**EXERCISE:** Quote verbatim the span of lines that begins the listing below and closes with the line containing "rear_form = blend_max(rear_form, -ribs, 0.8)".

**SOURCE EXCERPT:**
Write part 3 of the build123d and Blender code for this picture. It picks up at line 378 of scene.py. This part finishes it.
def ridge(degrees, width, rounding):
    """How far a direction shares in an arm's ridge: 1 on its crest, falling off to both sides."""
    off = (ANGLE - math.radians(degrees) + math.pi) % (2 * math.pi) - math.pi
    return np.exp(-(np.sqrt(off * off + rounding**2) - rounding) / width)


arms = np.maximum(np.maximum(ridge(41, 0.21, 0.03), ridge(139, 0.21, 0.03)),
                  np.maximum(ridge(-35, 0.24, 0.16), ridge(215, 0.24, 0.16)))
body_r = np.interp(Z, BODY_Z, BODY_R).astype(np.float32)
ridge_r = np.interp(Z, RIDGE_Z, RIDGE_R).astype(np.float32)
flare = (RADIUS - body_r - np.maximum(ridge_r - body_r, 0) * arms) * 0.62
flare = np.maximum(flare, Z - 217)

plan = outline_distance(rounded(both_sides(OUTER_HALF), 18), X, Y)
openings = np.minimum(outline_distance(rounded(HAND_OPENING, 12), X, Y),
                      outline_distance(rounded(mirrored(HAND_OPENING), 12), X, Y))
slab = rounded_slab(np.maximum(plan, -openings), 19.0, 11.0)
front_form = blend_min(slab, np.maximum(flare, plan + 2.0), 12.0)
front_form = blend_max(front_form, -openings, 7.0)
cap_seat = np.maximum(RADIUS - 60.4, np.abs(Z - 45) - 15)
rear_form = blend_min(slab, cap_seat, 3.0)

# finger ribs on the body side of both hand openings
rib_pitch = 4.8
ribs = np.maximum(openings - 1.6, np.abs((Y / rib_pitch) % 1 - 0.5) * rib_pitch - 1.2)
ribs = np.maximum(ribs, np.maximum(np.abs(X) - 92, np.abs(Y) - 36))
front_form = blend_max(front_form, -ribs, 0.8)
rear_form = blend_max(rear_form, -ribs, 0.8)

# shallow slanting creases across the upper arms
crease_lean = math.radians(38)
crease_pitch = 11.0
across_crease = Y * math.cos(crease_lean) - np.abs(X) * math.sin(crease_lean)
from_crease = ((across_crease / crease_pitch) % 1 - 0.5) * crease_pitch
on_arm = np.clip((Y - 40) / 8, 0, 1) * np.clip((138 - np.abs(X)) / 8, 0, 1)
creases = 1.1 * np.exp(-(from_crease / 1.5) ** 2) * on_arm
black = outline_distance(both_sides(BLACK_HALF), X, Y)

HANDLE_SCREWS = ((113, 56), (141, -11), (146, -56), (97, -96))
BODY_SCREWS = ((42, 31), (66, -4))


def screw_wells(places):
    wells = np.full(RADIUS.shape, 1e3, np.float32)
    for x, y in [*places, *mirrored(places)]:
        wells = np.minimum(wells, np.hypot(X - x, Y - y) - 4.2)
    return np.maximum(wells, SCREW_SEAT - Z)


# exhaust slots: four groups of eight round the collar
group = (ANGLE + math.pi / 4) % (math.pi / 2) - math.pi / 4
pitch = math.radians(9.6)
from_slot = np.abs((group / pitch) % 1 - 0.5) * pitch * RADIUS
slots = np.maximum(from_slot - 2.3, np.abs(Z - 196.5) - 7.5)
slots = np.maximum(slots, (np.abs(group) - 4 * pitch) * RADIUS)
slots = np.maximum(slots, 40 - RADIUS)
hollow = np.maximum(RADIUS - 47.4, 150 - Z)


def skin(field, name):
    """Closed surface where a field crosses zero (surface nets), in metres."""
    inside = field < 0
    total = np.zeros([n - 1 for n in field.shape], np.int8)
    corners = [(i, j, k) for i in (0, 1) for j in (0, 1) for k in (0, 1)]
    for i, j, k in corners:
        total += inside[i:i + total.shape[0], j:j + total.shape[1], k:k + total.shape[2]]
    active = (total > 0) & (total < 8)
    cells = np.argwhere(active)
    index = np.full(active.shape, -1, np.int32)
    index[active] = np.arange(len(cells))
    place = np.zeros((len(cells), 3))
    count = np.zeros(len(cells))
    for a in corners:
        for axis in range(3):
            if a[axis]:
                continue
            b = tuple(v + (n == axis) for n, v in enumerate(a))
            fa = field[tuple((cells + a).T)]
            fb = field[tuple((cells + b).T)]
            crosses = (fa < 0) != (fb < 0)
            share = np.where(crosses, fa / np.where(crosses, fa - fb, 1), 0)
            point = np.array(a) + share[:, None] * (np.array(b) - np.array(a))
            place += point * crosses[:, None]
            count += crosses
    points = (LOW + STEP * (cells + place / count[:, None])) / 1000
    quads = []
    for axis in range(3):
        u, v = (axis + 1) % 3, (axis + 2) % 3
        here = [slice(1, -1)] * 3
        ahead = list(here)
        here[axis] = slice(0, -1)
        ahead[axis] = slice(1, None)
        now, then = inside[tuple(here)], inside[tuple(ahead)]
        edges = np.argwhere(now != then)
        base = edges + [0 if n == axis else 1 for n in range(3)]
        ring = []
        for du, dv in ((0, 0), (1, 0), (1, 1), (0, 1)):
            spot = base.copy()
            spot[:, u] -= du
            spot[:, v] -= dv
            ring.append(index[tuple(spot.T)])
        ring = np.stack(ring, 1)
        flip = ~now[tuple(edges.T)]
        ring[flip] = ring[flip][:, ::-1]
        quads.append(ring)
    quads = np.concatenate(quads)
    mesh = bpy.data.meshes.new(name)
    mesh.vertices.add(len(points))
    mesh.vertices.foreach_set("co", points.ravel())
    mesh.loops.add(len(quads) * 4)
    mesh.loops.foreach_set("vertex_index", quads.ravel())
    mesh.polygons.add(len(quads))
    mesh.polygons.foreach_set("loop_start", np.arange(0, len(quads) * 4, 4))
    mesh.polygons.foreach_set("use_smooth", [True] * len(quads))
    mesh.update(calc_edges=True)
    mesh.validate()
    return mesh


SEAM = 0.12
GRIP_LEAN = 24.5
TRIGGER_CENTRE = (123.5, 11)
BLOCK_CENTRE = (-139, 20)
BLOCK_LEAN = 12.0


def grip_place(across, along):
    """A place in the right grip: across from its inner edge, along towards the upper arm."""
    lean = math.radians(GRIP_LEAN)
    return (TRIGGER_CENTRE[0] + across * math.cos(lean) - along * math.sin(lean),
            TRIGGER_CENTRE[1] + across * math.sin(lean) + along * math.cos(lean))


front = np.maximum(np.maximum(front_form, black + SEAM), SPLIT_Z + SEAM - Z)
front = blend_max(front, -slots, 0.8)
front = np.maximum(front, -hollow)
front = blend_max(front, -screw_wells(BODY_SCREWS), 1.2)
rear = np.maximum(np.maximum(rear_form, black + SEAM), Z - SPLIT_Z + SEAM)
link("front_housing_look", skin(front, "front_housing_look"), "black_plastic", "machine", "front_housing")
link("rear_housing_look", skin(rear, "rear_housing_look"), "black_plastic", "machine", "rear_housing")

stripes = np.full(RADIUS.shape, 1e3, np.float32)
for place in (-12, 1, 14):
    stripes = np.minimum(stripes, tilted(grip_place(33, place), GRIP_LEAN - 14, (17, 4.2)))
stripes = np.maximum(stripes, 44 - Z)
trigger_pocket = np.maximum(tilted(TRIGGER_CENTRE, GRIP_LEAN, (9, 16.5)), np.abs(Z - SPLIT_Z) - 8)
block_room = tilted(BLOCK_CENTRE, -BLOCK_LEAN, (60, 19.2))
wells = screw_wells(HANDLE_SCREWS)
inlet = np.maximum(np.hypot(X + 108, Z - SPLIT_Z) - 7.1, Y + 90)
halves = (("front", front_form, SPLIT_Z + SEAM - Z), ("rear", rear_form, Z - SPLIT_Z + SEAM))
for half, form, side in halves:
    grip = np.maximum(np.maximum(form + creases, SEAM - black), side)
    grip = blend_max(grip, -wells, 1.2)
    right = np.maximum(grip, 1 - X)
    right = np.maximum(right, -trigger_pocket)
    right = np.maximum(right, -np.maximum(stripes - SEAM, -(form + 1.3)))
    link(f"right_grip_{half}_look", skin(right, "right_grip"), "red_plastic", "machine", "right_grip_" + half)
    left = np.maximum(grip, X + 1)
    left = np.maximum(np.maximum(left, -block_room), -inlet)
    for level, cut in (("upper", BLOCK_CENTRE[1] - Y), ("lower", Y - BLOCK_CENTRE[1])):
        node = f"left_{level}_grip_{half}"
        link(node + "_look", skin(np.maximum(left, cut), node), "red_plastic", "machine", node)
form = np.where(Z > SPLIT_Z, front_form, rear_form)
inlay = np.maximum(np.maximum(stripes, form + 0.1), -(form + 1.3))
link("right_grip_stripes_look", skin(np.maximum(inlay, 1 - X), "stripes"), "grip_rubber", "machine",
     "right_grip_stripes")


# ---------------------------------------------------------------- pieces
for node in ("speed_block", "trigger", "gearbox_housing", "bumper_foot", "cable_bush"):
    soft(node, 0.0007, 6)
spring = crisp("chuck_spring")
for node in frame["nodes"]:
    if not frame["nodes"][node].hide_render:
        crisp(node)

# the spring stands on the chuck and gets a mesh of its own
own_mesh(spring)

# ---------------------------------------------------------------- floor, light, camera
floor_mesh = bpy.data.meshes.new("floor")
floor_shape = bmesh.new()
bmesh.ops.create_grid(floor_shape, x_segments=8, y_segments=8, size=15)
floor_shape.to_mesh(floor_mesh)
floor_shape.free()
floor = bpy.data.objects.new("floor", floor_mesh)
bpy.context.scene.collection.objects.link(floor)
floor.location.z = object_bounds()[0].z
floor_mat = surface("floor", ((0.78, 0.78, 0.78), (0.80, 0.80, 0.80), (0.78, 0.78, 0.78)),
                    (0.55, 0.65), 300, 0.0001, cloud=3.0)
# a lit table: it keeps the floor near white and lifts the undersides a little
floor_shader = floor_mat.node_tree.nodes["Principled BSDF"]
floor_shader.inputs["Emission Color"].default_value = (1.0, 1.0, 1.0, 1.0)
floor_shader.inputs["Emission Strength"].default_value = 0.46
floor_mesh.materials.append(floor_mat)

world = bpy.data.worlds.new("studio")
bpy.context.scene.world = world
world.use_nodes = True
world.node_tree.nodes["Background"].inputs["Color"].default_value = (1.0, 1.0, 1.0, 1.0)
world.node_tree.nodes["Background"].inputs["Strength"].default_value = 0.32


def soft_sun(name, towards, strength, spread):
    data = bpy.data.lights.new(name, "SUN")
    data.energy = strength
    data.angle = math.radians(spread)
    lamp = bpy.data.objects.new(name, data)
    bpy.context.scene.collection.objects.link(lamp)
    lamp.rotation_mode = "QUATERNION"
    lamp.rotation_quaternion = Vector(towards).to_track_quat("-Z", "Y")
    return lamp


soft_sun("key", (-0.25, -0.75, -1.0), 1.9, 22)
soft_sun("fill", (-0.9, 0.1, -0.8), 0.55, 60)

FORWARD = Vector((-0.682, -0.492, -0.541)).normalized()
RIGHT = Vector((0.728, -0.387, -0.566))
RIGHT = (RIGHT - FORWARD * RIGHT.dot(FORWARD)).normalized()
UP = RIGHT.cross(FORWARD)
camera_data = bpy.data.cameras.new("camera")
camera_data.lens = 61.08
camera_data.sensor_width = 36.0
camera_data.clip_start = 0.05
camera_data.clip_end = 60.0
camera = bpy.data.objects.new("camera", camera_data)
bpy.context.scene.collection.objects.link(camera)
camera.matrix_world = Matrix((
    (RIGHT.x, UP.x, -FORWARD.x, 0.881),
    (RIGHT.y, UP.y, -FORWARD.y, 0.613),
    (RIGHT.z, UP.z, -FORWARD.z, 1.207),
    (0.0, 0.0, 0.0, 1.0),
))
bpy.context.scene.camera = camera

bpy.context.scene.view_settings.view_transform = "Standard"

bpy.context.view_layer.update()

**WRITTEN ANSWER:**
Write part 3 of the build123d and Blender code for this picture. It picks up at line 378 of scene.py. This part finishes it.
def ridge(degrees, width, rounding):
    """How far a direction shares in an arm's ridge: 1 on its crest, falling off to both sides."""
    off = (ANGLE - math.radians(degrees) + math.pi) % (2 * math.pi) - math.pi
    return np.exp(-(np.sqrt(off * off + rounding**2) - rounding) / width)


arms = np.maximum(np.maximum(ridge(41, 0.21, 0.03), ridge(139, 0.21, 0.03)),
                  np.maximum(ridge(-35, 0.24, 0.16), ridge(215, 0.24, 0.16)))
body_r = np.interp(Z, BODY_Z, BODY_R).astype(np.float32)
ridge_r = np.interp(Z, RIDGE_Z, RIDGE_R).astype(np.float32)
flare = (RADIUS - body_r - np.maximum(ridge_r - body_r, 0) * arms) * 0.62
flare = np.maximum(flare, Z - 217)

plan = outline_distance(rounded(both_sides(OUTER_HALF), 18), X, Y)
openings = np.minimum(outline_distance(rounded(HAND_OPENING, 12), X, Y),
                      outline_distance(rounded(mirrored(HAND_OPENING), 12), X, Y))
slab = rounded_slab(np.maximum(plan, -openings), 19.0, 11.0)
front_form = blend_min(slab, np.maximum(flare, plan + 2.0), 12.0)
front_form = blend_max(front_form, -openings, 7.0)
cap_seat = np.maximum(RADIUS - 60.4, np.abs(Z - 45) - 15)
rear_form = blend_min(slab, cap_seat, 3.0)

# finger ribs on the body side of both hand openings
rib_pitch = 4.8
ribs = np.maximum(openings - 1.6, np.abs((Y / rib_pitch) % 1 - 0.5) * rib_pitch - 1.2)
ribs = np.maximum(ribs, np.maximum(np.abs(X) - 92, np.abs(Y) - 36))
front_form = blend_max(front_form, -ribs, 0.8)
rear_form = blend_max(rear_form, -ribs, 0.8)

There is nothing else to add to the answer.